### What is expected
Quote the whole listing verbatim.

▶

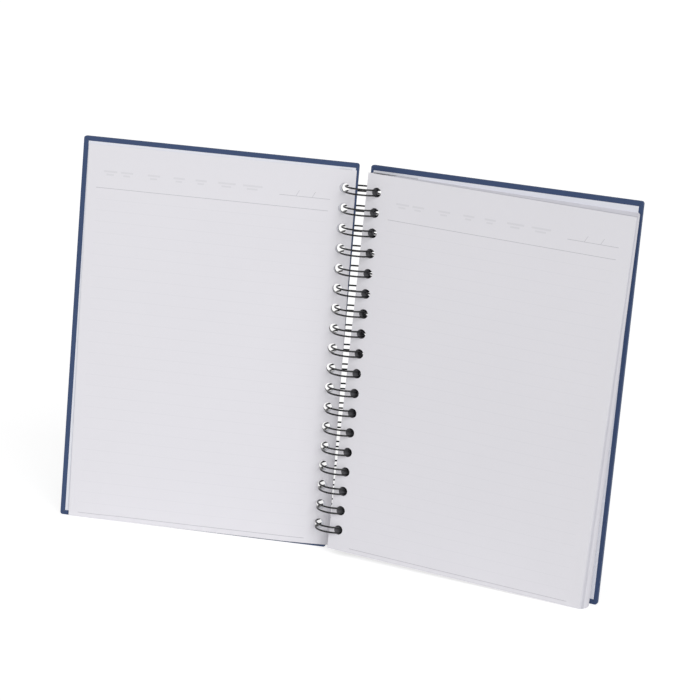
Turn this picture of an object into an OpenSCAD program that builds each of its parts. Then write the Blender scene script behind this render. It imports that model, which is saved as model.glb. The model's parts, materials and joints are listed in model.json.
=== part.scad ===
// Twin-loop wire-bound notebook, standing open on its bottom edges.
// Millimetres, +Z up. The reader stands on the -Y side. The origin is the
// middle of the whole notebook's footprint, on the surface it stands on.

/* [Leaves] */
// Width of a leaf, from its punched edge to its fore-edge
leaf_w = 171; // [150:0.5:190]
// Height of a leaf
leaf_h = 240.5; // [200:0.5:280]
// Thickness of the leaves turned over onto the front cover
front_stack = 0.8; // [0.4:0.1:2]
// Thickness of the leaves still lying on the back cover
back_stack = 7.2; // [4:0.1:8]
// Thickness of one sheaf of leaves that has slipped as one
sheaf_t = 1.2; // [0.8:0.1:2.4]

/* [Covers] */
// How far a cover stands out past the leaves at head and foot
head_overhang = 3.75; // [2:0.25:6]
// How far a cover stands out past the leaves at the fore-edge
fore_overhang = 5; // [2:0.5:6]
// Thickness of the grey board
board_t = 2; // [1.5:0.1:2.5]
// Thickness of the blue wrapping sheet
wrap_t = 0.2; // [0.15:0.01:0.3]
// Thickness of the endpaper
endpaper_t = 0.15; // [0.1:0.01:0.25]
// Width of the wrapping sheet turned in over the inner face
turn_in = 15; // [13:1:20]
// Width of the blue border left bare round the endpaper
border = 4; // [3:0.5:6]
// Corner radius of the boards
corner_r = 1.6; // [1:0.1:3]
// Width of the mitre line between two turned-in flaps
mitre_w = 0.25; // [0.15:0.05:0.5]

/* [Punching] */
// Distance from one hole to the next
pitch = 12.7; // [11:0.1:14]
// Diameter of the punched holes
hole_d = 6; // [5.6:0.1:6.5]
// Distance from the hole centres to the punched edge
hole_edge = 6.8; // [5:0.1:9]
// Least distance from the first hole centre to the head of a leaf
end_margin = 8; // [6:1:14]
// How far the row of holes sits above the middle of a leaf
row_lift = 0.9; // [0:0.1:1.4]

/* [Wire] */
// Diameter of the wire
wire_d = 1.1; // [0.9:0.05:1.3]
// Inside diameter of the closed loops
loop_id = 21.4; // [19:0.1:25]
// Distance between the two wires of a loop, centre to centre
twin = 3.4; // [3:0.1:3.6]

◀

### Written answer
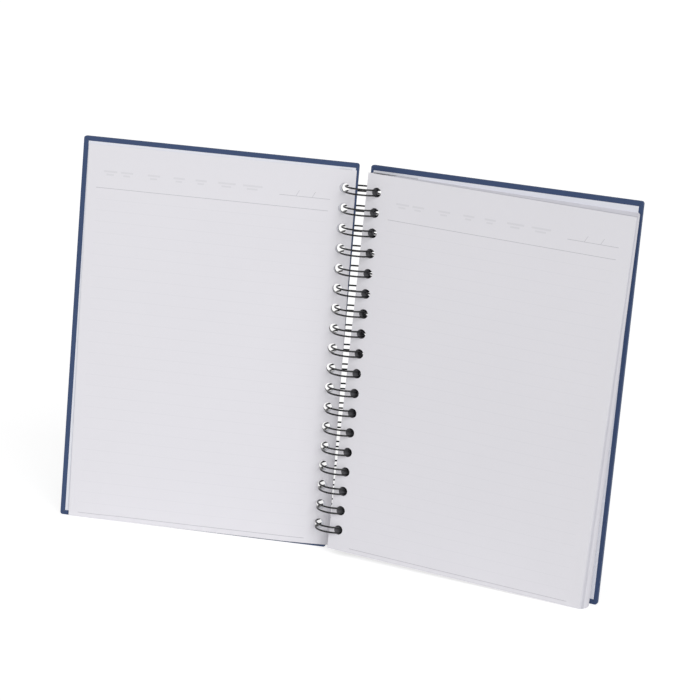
Turn this picture of an object into an OpenSCAD program that builds each of its parts. Then write the Blender scene script behind this render. It imports that model, which is saved as model.glb. The model's parts, materials and joints are listed in model.json.
=== part.scad ===
// Twin-loop wire-bound notebook, standing open on its bottom edges.
// Millimetres, +Z up. The reader stands on the -Y side. The origin is the
// middle of the whole notebook's footprint, on the surface it stands on.

/* [Leaves] */
// Width of a leaf, from its punched edge to its fore-edge
leaf_w = 171; // [150:0.5:190]
// Height of a leaf
leaf_h = 240.5; // [200:0.5:280]
// Thickness of the leaves turned over onto the front cover
front_stack = 0.8; // [0.4:0.1:2]
// Thickness of the leaves still lying on the back cover
back_stack = 7.2; // [4:0.1:8]
// Thickness of one sheaf of leaves that has slipped as one
sheaf_t = 1.2; // [0.8:0.1:2.4]

/* [Covers] */
// How far a cover stands out past the leaves at head and foot
head_overhang = 3.75; // [2:0.25:6]
// How far a cover stands out past the leaves at the fore-edge
fore_overhang = 5; // [2:0.5:6]
// Thickness of the grey board
board_t = 2; // [1.5:0.1:2.5]
// Thickness of the blue wrapping sheet
wrap_t = 0.2; // [0.15:0.01:0.3]
// Thickness of the endpaper
endpaper_t = 0.15; // [0.1:0.01:0.25]
// Width of the wrapping sheet turned in over the inner face
turn_in = 15; // [13:1:20]
// Width of the blue border left bare round the endpaper
border = 4; // [3:0.5:6]
// Corner radius of the boards
corner_r = 1.6; // [1:0.1:3]
// Width of the mitre line between two turned-in flaps
mitre_w = 0.25; // [0.15:0.05:0.5]

/* [Punching] */
// Distance from one hole to the next
pitch = 12.7; // [11:0.1:14]
// Diameter of the punched holes
hole_d = 6; // [5.6:0.1:6.5]
// Distance from the hole centres to the punched edge
hole_edge = 6.8; // [5:0.1:9]
// Least distance from the first hole centre to the head of a leaf
end_margin = 8; // [6:1:14]
// How far the row of holes sits above the middle of a leaf
row_lift = 0.9; // [0:0.1:1.4]

/* [Wire] */
// Diameter of the wire
wire_d = 1.1; // [0.9:0.05:1.3]
// Inside diameter of the closed loops
loop_id = 21.4; // [19:0.1:25]
// Distance between the two wires of a loop, centre to centre
twin = 3.4; // [3:0.1:3.6]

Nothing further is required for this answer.